C2M was launched in 2008 as a pilot program by the Berkeley Lab and the Berkeley Energy and Resources Collaborative. It later expanded via a partnership with Berkeley’s Haas School of Business, which created a Cleantech to Market course as part of its Berkeley Innovative Leader Development program.
Berkeley Lab and UC Berkeley scientists submit low-carbon energy projects they’ve been working on, and those that are picked for the program are assigned to teams of Haas students working with graduate students from a variety of other campus schools. Each team then does exhaustive market research, identifying potential customers, investors and industry partners and addressing roadblocks to commercial development.
“UC Berkeley is perfectly positioned to do something like this,” says Steel. “It’s one of the preeminent research universities in the world. There’s an amazing array of fundamental research going on, particularly in the clean-tech area. And the caliber of students here across a wide variety of programs is top notch. We draw from 20 programs, and this wouldn’t work if half of them were substandard. But we can get world-class students in all these different disciplines.”

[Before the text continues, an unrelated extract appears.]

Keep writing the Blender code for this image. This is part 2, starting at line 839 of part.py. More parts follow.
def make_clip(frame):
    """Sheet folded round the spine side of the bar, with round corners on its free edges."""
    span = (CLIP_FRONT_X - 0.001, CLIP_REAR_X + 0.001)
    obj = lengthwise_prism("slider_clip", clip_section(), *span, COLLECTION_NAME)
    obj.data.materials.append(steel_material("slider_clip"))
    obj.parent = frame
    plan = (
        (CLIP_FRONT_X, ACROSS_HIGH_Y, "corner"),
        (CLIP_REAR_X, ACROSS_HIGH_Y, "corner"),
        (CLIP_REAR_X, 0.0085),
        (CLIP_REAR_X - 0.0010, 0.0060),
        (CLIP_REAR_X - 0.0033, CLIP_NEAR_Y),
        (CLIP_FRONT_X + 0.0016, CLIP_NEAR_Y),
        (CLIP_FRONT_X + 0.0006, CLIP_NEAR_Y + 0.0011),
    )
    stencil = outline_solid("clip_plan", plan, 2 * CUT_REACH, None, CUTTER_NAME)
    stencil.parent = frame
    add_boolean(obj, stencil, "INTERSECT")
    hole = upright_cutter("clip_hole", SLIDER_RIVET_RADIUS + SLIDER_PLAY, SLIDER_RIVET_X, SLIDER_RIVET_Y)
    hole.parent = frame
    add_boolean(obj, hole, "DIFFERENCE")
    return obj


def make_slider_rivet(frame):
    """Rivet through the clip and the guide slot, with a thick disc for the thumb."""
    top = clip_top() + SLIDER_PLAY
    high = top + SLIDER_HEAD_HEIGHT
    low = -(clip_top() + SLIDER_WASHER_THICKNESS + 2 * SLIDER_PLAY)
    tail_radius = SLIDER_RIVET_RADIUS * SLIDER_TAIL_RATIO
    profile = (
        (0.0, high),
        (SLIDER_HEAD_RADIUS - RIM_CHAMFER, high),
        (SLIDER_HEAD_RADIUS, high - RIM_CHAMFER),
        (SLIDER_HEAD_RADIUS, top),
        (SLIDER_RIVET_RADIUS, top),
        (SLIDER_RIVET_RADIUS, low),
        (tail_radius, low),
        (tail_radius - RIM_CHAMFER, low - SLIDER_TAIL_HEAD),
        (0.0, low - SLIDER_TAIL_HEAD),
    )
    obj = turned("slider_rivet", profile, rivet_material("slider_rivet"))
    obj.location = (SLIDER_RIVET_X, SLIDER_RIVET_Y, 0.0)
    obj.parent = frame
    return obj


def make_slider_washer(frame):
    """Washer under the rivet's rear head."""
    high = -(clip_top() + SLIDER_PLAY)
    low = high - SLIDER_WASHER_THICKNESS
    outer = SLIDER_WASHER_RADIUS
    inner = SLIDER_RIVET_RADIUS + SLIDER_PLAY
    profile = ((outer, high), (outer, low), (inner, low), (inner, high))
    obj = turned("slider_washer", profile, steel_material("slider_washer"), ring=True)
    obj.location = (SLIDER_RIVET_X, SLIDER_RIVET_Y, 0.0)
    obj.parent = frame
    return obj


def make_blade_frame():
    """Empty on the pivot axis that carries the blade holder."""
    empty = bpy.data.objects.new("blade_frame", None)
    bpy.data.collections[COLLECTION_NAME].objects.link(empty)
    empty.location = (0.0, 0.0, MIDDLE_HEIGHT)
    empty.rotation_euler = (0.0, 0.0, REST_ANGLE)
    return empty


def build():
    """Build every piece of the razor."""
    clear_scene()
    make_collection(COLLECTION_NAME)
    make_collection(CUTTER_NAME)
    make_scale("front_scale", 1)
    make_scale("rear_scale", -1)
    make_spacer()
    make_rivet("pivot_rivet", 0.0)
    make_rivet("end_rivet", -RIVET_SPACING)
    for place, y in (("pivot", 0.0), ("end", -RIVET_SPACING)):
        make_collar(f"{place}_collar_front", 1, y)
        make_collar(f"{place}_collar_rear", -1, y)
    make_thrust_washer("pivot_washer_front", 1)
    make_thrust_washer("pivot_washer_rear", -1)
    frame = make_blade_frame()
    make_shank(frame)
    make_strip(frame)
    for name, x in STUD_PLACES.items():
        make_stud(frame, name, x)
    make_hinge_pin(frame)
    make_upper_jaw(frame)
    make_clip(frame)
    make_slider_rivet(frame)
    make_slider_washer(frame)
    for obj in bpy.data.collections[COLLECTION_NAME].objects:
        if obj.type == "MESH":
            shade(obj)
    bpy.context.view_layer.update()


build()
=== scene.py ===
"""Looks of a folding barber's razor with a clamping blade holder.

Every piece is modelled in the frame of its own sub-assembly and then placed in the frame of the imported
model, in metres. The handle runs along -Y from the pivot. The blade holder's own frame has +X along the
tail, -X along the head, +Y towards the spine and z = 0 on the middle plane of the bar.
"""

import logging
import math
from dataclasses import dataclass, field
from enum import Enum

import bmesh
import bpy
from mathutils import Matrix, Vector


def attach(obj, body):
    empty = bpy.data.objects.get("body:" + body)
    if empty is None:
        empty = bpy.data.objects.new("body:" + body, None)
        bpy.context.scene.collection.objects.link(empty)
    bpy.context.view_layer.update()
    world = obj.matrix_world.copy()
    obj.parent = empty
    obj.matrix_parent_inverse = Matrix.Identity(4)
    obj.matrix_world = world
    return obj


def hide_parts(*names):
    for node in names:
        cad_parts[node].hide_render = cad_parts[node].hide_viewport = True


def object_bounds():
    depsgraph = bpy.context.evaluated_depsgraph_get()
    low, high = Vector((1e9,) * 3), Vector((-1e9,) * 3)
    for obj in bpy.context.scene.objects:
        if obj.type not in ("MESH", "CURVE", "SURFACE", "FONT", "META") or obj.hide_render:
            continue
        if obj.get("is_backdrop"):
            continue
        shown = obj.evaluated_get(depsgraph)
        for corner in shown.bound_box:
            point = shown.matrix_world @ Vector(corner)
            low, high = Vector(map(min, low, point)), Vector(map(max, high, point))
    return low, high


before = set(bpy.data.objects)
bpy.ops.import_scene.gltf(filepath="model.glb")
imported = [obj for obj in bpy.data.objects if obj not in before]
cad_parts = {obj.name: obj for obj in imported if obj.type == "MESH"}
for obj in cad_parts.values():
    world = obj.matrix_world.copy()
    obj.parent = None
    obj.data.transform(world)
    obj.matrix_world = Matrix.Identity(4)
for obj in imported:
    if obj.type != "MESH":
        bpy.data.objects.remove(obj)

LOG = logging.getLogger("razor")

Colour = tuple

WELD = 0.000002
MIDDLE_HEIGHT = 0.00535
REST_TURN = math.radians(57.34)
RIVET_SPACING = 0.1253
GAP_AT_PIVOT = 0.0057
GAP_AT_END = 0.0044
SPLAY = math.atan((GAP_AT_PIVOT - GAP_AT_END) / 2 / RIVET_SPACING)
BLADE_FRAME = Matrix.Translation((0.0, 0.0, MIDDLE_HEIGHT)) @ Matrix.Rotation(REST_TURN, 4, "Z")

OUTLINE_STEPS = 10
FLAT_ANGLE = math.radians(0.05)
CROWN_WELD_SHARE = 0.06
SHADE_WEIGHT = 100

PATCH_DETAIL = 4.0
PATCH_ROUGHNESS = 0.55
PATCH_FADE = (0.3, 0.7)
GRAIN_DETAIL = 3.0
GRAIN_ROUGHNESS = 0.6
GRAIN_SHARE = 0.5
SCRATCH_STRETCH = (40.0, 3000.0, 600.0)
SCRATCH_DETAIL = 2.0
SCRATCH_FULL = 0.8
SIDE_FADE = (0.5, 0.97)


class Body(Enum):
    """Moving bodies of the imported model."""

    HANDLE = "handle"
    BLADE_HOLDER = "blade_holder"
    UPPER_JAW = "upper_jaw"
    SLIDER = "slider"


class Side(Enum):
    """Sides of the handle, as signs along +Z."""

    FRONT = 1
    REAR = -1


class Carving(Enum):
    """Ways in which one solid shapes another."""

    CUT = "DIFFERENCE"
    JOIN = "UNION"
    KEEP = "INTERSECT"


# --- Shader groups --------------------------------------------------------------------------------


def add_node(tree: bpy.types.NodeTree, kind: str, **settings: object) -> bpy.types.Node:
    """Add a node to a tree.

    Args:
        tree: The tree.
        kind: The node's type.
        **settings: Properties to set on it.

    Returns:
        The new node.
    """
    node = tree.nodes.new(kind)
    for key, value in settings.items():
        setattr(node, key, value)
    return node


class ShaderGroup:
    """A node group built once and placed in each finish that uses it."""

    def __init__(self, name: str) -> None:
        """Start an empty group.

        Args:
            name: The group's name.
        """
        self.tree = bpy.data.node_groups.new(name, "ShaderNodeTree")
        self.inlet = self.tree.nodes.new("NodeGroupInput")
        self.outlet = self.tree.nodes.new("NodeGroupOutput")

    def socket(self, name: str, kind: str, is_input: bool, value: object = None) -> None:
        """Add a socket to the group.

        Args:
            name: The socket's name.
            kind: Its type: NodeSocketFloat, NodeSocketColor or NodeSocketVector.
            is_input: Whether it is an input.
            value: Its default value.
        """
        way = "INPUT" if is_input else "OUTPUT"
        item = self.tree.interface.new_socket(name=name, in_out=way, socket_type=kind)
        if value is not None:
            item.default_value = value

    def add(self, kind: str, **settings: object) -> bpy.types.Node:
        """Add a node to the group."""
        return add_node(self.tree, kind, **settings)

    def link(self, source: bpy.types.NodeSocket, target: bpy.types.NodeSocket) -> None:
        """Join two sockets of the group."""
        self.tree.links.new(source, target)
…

Haas MBA candidates and Cleantech to Market participants Michael Lebow and Jonathan Lim say it was the chance to dip into that deep pool of talent that drew them to Berkeley in the first place.

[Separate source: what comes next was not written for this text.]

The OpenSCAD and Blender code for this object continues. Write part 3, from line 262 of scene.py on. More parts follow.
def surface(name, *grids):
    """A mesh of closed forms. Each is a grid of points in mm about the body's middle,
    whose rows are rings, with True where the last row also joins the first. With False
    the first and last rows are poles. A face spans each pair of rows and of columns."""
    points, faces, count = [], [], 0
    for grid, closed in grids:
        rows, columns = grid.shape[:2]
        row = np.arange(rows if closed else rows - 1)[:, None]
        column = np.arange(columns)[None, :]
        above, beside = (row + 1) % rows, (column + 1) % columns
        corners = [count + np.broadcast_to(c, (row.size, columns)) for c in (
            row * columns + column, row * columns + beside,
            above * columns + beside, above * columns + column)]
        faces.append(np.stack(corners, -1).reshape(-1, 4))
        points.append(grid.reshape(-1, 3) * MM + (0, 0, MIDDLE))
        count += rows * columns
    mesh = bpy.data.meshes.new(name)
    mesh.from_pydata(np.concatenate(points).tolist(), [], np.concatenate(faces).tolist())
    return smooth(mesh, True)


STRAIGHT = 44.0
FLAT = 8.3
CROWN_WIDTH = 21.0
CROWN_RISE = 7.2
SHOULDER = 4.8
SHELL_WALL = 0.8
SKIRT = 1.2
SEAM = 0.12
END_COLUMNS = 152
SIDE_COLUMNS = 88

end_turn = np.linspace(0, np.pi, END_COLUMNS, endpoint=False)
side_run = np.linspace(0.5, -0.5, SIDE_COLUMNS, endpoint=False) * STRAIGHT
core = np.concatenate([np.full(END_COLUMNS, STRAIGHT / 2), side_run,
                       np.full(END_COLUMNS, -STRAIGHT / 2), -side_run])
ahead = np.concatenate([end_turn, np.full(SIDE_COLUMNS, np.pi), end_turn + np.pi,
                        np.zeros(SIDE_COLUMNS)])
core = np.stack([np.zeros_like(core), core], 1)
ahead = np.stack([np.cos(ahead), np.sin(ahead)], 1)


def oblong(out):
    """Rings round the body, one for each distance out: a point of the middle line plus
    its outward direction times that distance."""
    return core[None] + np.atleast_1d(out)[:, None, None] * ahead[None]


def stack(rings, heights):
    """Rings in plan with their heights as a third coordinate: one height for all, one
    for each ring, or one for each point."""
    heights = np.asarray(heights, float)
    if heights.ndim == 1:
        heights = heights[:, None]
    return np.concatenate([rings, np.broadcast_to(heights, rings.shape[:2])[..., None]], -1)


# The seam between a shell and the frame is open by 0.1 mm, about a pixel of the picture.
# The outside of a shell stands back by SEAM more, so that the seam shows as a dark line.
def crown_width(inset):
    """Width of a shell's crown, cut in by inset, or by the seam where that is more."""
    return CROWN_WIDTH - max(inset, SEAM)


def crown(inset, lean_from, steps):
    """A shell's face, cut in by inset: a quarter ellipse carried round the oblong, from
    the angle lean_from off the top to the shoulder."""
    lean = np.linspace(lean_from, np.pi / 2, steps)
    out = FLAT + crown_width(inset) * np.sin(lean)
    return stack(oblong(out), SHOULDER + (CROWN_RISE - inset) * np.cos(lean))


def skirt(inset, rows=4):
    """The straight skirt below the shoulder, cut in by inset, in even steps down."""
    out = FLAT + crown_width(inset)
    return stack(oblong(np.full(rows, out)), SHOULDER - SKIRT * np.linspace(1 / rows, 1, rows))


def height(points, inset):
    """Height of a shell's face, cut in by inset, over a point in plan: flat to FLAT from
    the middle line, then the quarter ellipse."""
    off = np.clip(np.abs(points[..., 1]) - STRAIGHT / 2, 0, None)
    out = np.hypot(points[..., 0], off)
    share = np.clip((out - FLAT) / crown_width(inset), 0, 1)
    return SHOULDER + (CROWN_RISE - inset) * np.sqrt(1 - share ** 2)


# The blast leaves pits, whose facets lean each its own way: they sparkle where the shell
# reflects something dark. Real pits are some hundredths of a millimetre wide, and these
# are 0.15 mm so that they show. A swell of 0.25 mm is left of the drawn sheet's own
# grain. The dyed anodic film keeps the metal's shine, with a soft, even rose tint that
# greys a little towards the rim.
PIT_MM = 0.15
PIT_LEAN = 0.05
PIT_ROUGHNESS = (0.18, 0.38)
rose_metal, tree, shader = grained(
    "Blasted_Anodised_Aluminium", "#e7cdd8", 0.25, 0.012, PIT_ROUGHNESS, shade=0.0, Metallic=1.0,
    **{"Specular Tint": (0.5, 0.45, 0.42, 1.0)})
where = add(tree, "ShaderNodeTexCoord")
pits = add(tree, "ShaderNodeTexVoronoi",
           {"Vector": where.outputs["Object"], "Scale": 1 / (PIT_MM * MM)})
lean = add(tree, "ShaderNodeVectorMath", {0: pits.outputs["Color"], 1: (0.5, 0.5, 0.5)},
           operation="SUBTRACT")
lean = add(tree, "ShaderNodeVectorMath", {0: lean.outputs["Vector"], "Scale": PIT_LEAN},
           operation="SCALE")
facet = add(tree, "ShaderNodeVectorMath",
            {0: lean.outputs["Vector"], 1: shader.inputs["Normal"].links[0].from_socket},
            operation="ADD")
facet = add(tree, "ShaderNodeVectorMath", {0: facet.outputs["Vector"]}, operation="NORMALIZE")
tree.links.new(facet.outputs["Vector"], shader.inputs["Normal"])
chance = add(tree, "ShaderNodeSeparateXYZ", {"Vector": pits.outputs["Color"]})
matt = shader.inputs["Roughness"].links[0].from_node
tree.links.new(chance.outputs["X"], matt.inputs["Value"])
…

“C2M was one of the key reasons I came to Haas,” Lebow says. “The Bay Area has an incredibly strong cleantech scene, and Cleantech to Market offers a hands-on opportunity to get involved.”
“The technology we were able to work with was fascinating, and the mentorship of [C2M program co-director] Beverly Alexander and Brian Steel was top-notch. However, the best part of the course was the team itself,” says Lim.
This year’s teams focused on such cutting-edge ideas as using tobacco as a biofuel and developing a “smart” window that adjusts itself depending on the weather. The audience voted on its favorites in three categories. The “People’s Choice” award went to a team presenting a method for reducing the amount of gas vented into the atmosphere during “fracking” operations in remote locations. The “Rocked It!” award went to a presentation on a more efficient way of measuring power distribution, while “Game Changer” went to Lim’s team, which had done a market-feasibility study for a solar-powered pump that could provide clean, low-cost drinking water in the developing world.
“The symposium was an incredibly valuable component of the C2M class,” says Lebow, who served as team lead on the venting-reduction project. “The format of the class forced us to develop a pitch early in the process, while we were still in the research stage. This felt a little backward at the time, but proved to be crucial to our success. It taught us how important it is to start thinking about your message early on and how you must craft your story to deliver a clear message to your audience.”
Haas MBA candidate Brett Foreman, team lead for the power-distribution system project, also cites the emphasis on clear, concise messaging as one of the most important takeaways from his symposium experience.
“The presentation allowed the team to practice developing a simple story about a complex technology and industry – a task not to be underestimated,” he says.
According to Steel, the awards were a way to add some fun to the proceedings, but they can also portend future success. For instance, last year’s “People’s Choice” winner, a system for saving energy by optimizing the pressure in buildings’ air ducts, incorporated under the name Slice Energy and went on to secure a $95,000 grant from the California Energy Commission. In fact, since UC Berkeley got involved with the Cleantech to Market program four years ago, 20 percent of the projects have gone on to be incorporated, raising $15 million in investments, grants, awards and revenue. And research and development continues on several other past projects thanks to millions more in grants.
Steel thinks the public presentations at the symposium have something to do with that post-Cleantech to Market success. The teams are coached extensively beforehand, with outside mentors from venture-capital firms and clean-tech companies coming in for critiques Steel calls “tough-love dry runs” that force the students to take a hard look at their presentation skills.
“Hopefully those are life lessons that they will carry with them whatever they do,” Steel says. “Whether they’re presenting a grant proposal to a committee or presenting to a board of directors, they’ll remember what they learned here.”